Belum selesai misteri sakitnya, tiba-tiba senyuman Sarah jadi miring. Dokter bilang itu Bell’s Palsy – gangguan saraf wajah yang bikin otot-otot di satu sisi wajah jadi lemah. Dia sempat terapi dua minggu, tapi, malah muncul benjolan di belakang telinganya.
Akhirnya, Sarah di bawa ke RSUD Pasar Rebo buat cek darah. Hasilnya? Leukositnya tinggi. Dari situ, di rujuk ke RSCM buat pemeriksaan lebih lanjut. Setiap minggu, harus cek darah, tapi penyakitnya belum juga ketahuan. Hari-hari makin berat. Mata makin menonjol, dan rasa sakit di kakinya makin parah. Setelah pemeriksaan panjang, akhirnya terungkap: Leukemia AML M5—jenis kanker darah yang agresif.
Dari September 2016 sampai Februari 2019, Sarah berjuang habis-habisan. Di usia sekecil itu, dia udah ngerti gimana rasanya sakit yang bukan main-main. Tapi hebatnya, dia tetap ceria, tetap pintar, tetap jadi anak baik yang nggak pernah lupa buat belajar dan mengaji.
Sayangnya, pada 24 Februari 2019, di RS Harapan Kita, Sarah berpulang. Dia dimakamkan di Kebumen, Jawa Tengah—kampung halaman keluarga yang pasti selalu merindukan tawa kecilnya.
Tentang Sarah
Di tengah perjuangannya, dia nggak cuma mikirin dirinya sendiri. Dia sangat peduli sama teman-teman seperjuangannya. Setiap kali kontrol atau kemoterapi ke rumah sakit, dia selalu minta ke ayah atau ibunya buat dibawain mainan, susu, atau pampers buat teman-temannya.
Lihat senyuman dari teman-temannya karena dapet hadiah kecil darinya aja, udah cukup bikin dia bahagia. Justru itu yang jadi bahan bakar semangatnya buat terus menjalani pengobatan—karena baginya, berbagi itu obat terbaik buat tetap kuat.
Sampai sebelum akhir hidupnya, Sarah bahkan sempat nitip pesan ke ayahnya:
“Ayah, jangan berhenti bantu teman-teman Sarah.”

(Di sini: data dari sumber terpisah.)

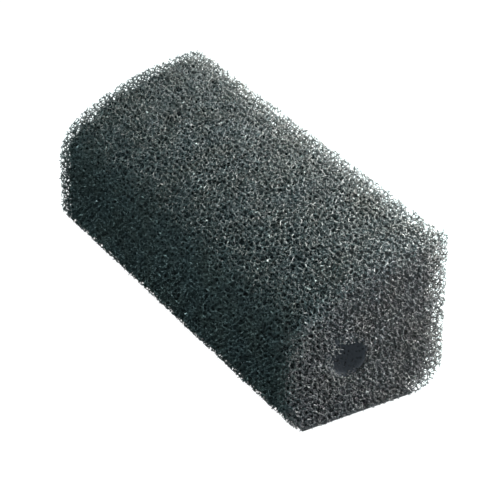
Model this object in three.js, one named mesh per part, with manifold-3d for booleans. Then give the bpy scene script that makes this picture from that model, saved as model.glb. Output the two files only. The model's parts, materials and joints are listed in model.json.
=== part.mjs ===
// Replacement foam cartridge for a pond or aquarium pump's sponge filter.
//
// One block of coarse open-cell foam, lying on its flat underside, with a round blind bore in
// one end that pushes over the pump's inlet pipe. Both long sides are flat. The top is level at
// the right-hand side, falls away to the left in a shallow curve and turns down to the low
// left-hand side over a rounded shoulder.
// The foam is one cut piece with no frame, sleeve or fastener, so it is a single solid.
//
// Millimetres, +Z up. +Y runs along the block, away from the bore's mouth, and +X is to the
// right when the mouth is looked at. The origin is the middle of the face the block rests on.

import * as THREE from 'three';
import { mergeVertices } from 'three/addons/utils/BufferGeometryUtils.js';
import Module from 'manifold-3d';

// Driving dimensions
const BLOCK_WIDTH = 75; // along X
const BLOCK_HEIGHT = 72; // along Z, at the right-hand side
const BLOCK_LENGTH = 205; // along Y
const TOP_RADIUS = 120; // the shallow curve, which leaves the right-hand side square to it
const SHOULDER_RADIUS = 25; // between the shallow curve and the left-hand side
const BOTTOM_LEFT_RADIUS = 11; // the long edges that the block rests between
const BOTTOM_RIGHT_RADIUS = 15;
const END_EDGE_RADIUS = 3; // the edges round each end face
const BORE_DIAMETER = 16;
const BORE_DEPTH = 140; // blind, so that all the water comes through the foam
const BORE_SIDE_OFFSET = -8.5; // the bore is cut left of the middle of the end face
const BORE_HEIGHT = 28; // its axis above the resting face
const FOAM_COLOUR = 0x34383a;
const FOAM_ROUGHNESS = 0.75;

const CURVE_FLATS = 12; // round each curve; the top's must stay wider than END_EDGE_RADIUS
const END_EDGE_STEPS = 5; // flats across an end face's rounded edge
const BORE_SIDES = 48;
const CUTTER_OVERRUN = 5; // how far the bore's cutter starts outside the mouth
const SAME_POINT = 0.001; // points nearer than this are one corner

const wasm = await Module();
wasm.setup();

// A closed three.js geometry as a solid that can be cut.
function toSolid(geometry) {
  const bare = geometry.clone();
  bare.deleteAttribute('normal');
  bare.deleteAttribute('uv');
  const merged = mergeVertices(bare);
  const vertProperties = new Float32Array(merged.attributes.position.array);
  const triVerts = new Uint32Array(merged.index.array);
  return new wasm.Manifold(new wasm.Mesh({ numProp: 3, vertProperties, triVerts }));
}

// A cut solid back as a three.js geometry.
function toGeometry(solid) {
  const mesh = solid.getMesh();
  const geometry = new THREE.BufferGeometry();
  geometry.setAttribute('position', new THREE.BufferAttribute(mesh.vertProperties, 3));
  geometry.setIndex(new THREE.BufferAttribute(mesh.triVerts, 1));
  geometry.computeVertexNormals();
  return geometry;
}

// The corners of the block's cross-section, seen from the mouth, standing on y = 0. The shallow
// curve is struck from straight below the top right corner, and the shoulder touches it and the
// left side.
function sectionCorners() {
  const side = BLOCK_WIDTH / 2;
  const left = BOTTOM_LEFT_RADIUS;
  const right = BOTTOM_RIGHT_RADIUS;
  const quarter = Math.PI / 2;
  const curveMiddle = BLOCK_HEIGHT - TOP_RADIUS;
  const run = BLOCK_WIDTH - SHOULDER_RADIUS;
  const rise = Math.sqrt((TOP_RADIUS - SHOULDER_RADIUS) ** 2 - run ** 2);
  const meeting = Math.atan2(rise, -run);

  const outline = new THREE.Shape();
  outline.moveTo(-side + left, 0);
  outline.lineTo(side - right, 0);
  outline.absarc(side - right, right, right, -quarter, 0);
  outline.lineTo(side, BLOCK_HEIGHT);
  outline.absarc(side, curveMiddle, TOP_RADIUS, quarter, meeting);
  outline.absarc(side - run, curveMiddle + rise, SHOULDER_RADIUS, meeting, 2 * quarter);
  outline.lineTo(-side, left);
  outline.absarc(-side + left, left, left, 2 * quarter, 3 * quarter);

  // three.js doubles the number of flats that it is asked for round an arc. Where two curves meet
  // there are two points in one place, and one of them is left out.
  const points = outline.getPoints(CURVE_FLATS / 2);
  return points.filter((point, i) => point.distanceTo(points.at(i - 1)) > SAME_POINT);
}

// The block before it is bored. The bevel rounds the end faces' edges inwards.
function blockGeometry() {
  const straight = BLOCK_LENGTH - 2 * END_EDGE_RADIUS;
  const geometry = new THREE.ExtrudeGeometry(new THREE.Shape(sectionCorners()), {
    depth: straight,
    bevelEnabled: true,
    bevelThickness: END_EDGE_RADIUS,
    bevelSize: END_EDGE_RADIUS,
    bevelOffset: -END_EDGE_RADIUS,
    bevelSegments: END_EDGE_STEPS,
  });
  geometry.translate(0, 0, -straight / 2);
  geometry.rotateX(Math.PI / 2);
  return geometry;
}

// The round cutter for the blind bore, starting outside the mouth.
function boreCutter() {
  const length = BORE_DEPTH + CUTTER_OVERRUN;
  const radius = BORE_DIAMETER / 2;
  const geometry = new THREE.CylinderGeometry(radius, radius, length, BORE_SIDES);
  const boreEnd = -BLOCK_LENGTH / 2 + BORE_DEPTH;
  geometry.translate(BORE_SIDE_OFFSET, boreEnd - length / 2, BORE_HEIGHT);
  return geometry;
}

function foamBlock() {
  const bored = toSolid(blockGeometry()).subtract(toSolid(boreCutter()));
  const foam = new THREE.MeshStandardMaterial({
    color: FOAM_COLOUR,
    roughness: FOAM_ROUGHNESS,
    metalness: 0,
  });
  const mesh = new THREE.Mesh(toGeometry(bored), foam);
  mesh.name = 'foam_block';
  return mesh;
}

const filter = new THREE.Group();
filter.name = 'sponge_filter';
filter.add(foamBlock());

export default filter;
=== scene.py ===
"""A foam cartridge for a pump's sponge filter: an open-cell foam block with a round blind bore.

The foam is built as the real material is: random cells, with a strut along every edge where
three cells meet and a small knot at every corner where four do. Metres, Z up. +Y runs along the
block, away from the bore's mouth.
"""

import itertools
import json
import math

import bpy
import numpy as np
from mathutils import Matrix, Vector, kdtree


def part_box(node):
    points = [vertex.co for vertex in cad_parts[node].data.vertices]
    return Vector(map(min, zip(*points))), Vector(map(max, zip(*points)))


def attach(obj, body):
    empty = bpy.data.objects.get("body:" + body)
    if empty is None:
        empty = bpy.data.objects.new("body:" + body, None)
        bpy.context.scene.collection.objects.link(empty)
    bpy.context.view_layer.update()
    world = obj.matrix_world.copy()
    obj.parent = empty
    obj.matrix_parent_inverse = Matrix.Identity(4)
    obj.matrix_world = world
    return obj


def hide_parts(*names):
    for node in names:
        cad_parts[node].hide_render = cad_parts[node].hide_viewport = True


MM = 0.001

# The foam. CELL_PITCH is the spacing of a body-centred lattice of cells before they are shaken.
CELL_PITCH = 2.95 * MM
CELL_SHAKE = 0.16  # of the pitch, how far each cell's middle is moved at random
SHELL_DEPTH = 7.5 * MM  # how deep the struts are modelled below each face
LINING_DEPTH = 1.6 * MM  # and how deep round the bore
STRUT_RADIUS = 0.15 * MM  # at a strut's thin middle
THINNEST, THICKEST = 0.8, 1.2  # of that radius, from strut to strut
KNOT_RADIUS = 0.29 * MM
CUT_ROUGHNESS = 0.50 * MM  # how unevenly the cut struts end
SHORTEST_CUT = 0.15  # of the strut's full length
SLICES = 28  # pieces along the block, all with about the same number of triangles
SEED = 7

# The block's section, beside what the frame gives
TOP_RADIUS = 120.0 * MM
SHOULDER_RADIUS = 25.0 * MM
BOTTOM_LEFT_RADIUS = 11.0 * MM
BOTTOM_RIGHT_RADIUS = 15.0 * MM
END_EDGE_RADIUS = 3.0 * MM

# The core, which is the foam too deep to be made out, lies this far below the block's surface
CORE_INSET = SHELL_DEPTH - 3.0 * MM
CORE_OPEN_INSET = SHELL_DEPTH - 1.2 * MM  # below the right side and the near end
CORE_SPACING = 2.5 * MM  # between the points of its surface
CORE_RAGGEDNESS = 0.8 * MM

# The bore's wall
WALL_INSET = 0.3 * MM  # behind the ends of the struts round the bore
WALL_THICKNESS = 1.5 * MM
WALL_START = 4.0 * MM  # behind the mouth's face
WALL_RINGS = 60
ROUND_SIDES = 72  # round the bore's wall and the hole cut for it
ARC_POINTS = 12

# Where four cells meet is looked for among the nearest cells of each cell
NEAREST = 18  # neighbours that can share a corner with it
CHECKED = 34  # neighbours that can rule a corner out
CHECKED_FIRST = 8  # of them, the few that rule most corners out
BATCH = 400  # cells looked at together
TOUCHING = 1e-9  # of a radius: a cell this near to a corner's sphere is on it
FLATTEST = 1e-4  # of the pitch cubed: four cells flatter than this share no corner

SAME_PLACE = 0.1 * MM

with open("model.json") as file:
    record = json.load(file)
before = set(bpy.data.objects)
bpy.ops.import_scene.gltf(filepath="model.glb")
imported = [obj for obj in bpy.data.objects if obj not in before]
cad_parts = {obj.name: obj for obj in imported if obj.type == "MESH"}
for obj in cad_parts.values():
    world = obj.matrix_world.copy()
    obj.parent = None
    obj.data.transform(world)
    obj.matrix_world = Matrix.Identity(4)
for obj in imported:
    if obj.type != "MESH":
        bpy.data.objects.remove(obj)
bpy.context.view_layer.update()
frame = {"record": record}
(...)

Satu kalimat sederhana yang jadi amanah seumur hidup buat Ayah.
Selama berjuang, Pak Zaenudin atau yang akrab di panggil Ayah Sarah udah mulai membentuk komunitas kecil bernama Sahabat Ayah Sarah. Tapi, sepeninggal putri kecilnya, amanah itu nggak berhenti di situ.
Pada Agustus 2021, Ayah mendirikan Yayasan Sahabat Ayah Sarah. Bukan cuma buat mengenang, tapi juga buat nerusin semangat berbagi yang udah di tanamkan sama putri kecilnya.
Mimpi-mimpi Sarah pun perlahan di wujudkan. Yayasan ini akhirnya punya Rumah Singgah dan sebuah mobil ambulans yang bisa di manfaatkan buat bantu anak-anak pejuang kanker lainnya menjemput kesembuhan.
Warisan Kecil dari Seorang Pejuang Besar
Mungkin hidup Sarah singkat, tapi semangatnya panjang. Keinginannya buat jadi ustadzah mungkin nggak kesampaian, tapi siapa tahu, ceritanya bisa jadi inspirasi buat banyak orang: supaya lebih menghargai hidup, lebih rajin berbagi, atau sekadar lebih peduli sama yang sedang berjuang.
Karena, seperti yang sering dibilang orang bijak, bukan soal seberapa lama kita hidup, tapi seberapa banyak kebaikan yang kita tinggalkan. Dan Sarah? Udah ninggalin jejak yang nggak akan pernah hilang—di hati keluarga, teman seperjuangan, dan semua orang yang terinspirasi dari kisahnya.